【インタビュー】『ジョーカー』ホアキン・フェニックスを駆り立てた“怒り”とは?
欲望に打ち勝てたという、ある種の満足感で、力が漲ったんだ。そういった過程のすべてが、役作りの大きな要素となったよ。
――衣装もジョーカーという人物を物語るうえで、非常に重要なエッセンスだと思います。衣装デザインを手がけるマーク・ブリッジスとは、『ザ・マスター』『インヒアレント・ヴァイス』(ともにポール・トーマス・アンダーソン監督)でもタッグを組んでいますね。
彼は史上最高のデザイナーの1人だから、僕から何かを評価するとか、そういうものを超越した存在なんだ。もちろん、仕事ぶりはすばらしいけど、そのプロセスは謎に満ちている。ディテールへのこだわりもすごいよ。ポケットの中のハンカチとかね。
そうだ、ジョーカーが着るスーツについては、秘密があるんだ。
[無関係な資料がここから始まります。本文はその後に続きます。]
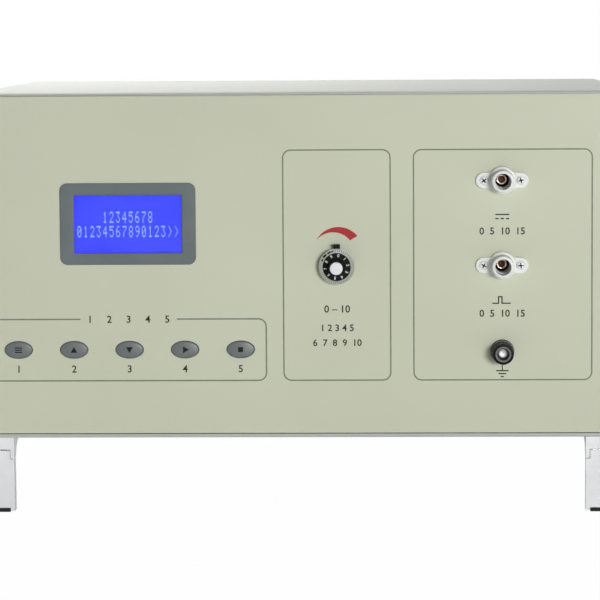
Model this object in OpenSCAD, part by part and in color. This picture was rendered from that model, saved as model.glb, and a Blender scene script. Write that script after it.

実は序盤のアーサーと、終盤のジョーカーは同じスーツを着ている。色は違うんだけど、それはマークが撮影中、段階的にスーツを染めてくれたんだ。まさにアーサーが、次第にジョーカーへと変ぼうするみたいにね。注意して見てみると、確かにだんだん赤色が鮮やかになっている。初見では見逃してしまうかもしれない繊細なこだわりだけど、キャラクターや作品全体への貢献は計り知れないよ。